Regrets, surprises, long term car... I currently own a TDI Jetta Wagon with a few upgrades (see signature). I know for starters I can kiss my 600 miles per tank of fuel good bye, but I miss having a fast car. There is definately some major deals going on on the W8, but not having a car payment has been nice too. It looks as though the W8 is heading to the scrapyard and no-one seems to want to do any development on it, I am not sure if this will make long term purchase sense. Would love to hear other's thoughts...
Thanks
Chris


----------



## AKs Al (Sep 19, 2003)

*Re: Considering W8 (cooleremail)*

do it you wont be sorry, traded in a 2000 Audi A6 2.7t the passat W8 is a better car,better all the way around.


----------



## vw2.0gti (Nov 15, 2000)

*Re: Considering W8 (cooleremail)*

We have had ours for about 5 months now and the fuel is worth every drip on the 270hp W8 with 4Motion.... just takes corners like no other car that we test drove. Unbelieveable power, definately stealthy!


----------



## VWGUY4EVER (Nov 17, 2000)

*Re: Considering W8 (vw2.0gti)*

Driving a W12 Phaeton today on the 24 hour test drive... I like my W8 better....


----------



## JozkoMrkvicka (Jul 24, 2002)

*Re: Considering W8 (cooleremail)*

I test drove the W8 Automatic last week. Very very nice. I would not mind having one as a family car in the station wagon format...
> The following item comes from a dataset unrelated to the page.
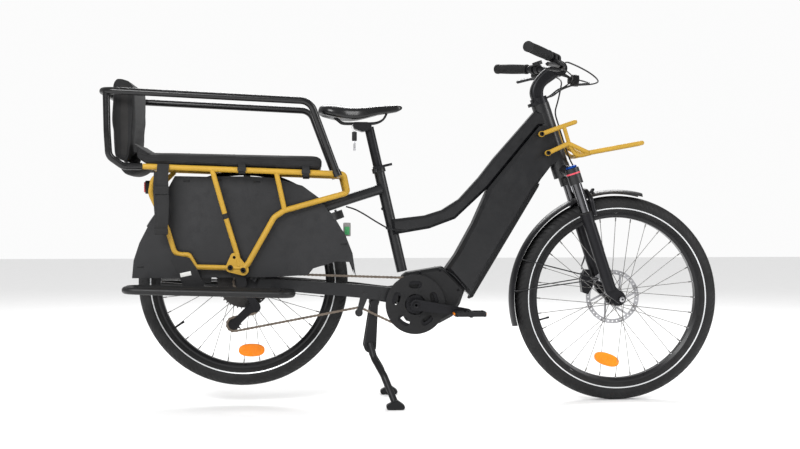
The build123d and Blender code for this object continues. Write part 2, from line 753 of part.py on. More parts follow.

I am not sure if there was anything that I disliked about the car...
It performs quite nicely...I imagine the sports package would make it even better. Engine sound is awesome. Looks great. The interior is quite conservative. Like I said a very very interesting family vehicle.
There are quite a few 2003s out there...so there should be quite a bit of flexibility on the price I imagine...


----------



## cooleremail (Aug 30, 2001)

*Re: Considering W8 (JozkoMrkvicka)*

Thanks all, put my deposit down today, will be picking up on Tuesday next week. Had to take a ton of stuff off of my Jetta before I let them have it.


----------



## 155VERT83 (Aug 1, 2000)

*Re: Considering W8 (cooleremail)*

03 Reflex Silver Variant. 19K miles in 13 months. I love it! http://****************.com/smile/emthup.gif I hear the 6-speeds are more fun, but I've never driven one...
I'm (pleasantly) surprised to hear the W8 is preferred over the Phaeton.


----------



## cooleremail (Aug 30, 2001)

*Re: Considering W8 (155VERT83)*

I would have picked the A8L over the Phaeton if it were a decsion to be had. A8L just has more interior appeal to me. As I was leaving after a quick refresher test drive, there was an "older" couple leaving in a Phaeton for a quick drive before they ordered theirs. I had never seen one in motion before, it is truly a beautiful car!! I had the chance to see mine side by side with the Phaeton, I really am glad with my decision. I thought my purchase was big, but whew, the Phaeton is so much bigger not only in size but $$$.
BTW, does anyone know who manufactures the factory sport suspension. I could only find H&R springs as an aftermarket option, but nobody who makes shocks...


_Modified by cooleremail at 10:55 AM 2-8-2004_


----------



## Banned-4-Life (Dec 6, 2003)

*Re: Considering W8 (cooleremail)*

ya I was surprized when the 2.7t s4 wound up in the rear view as well
not sure why they done just sell us all the A6 sport sets...same darn car


----------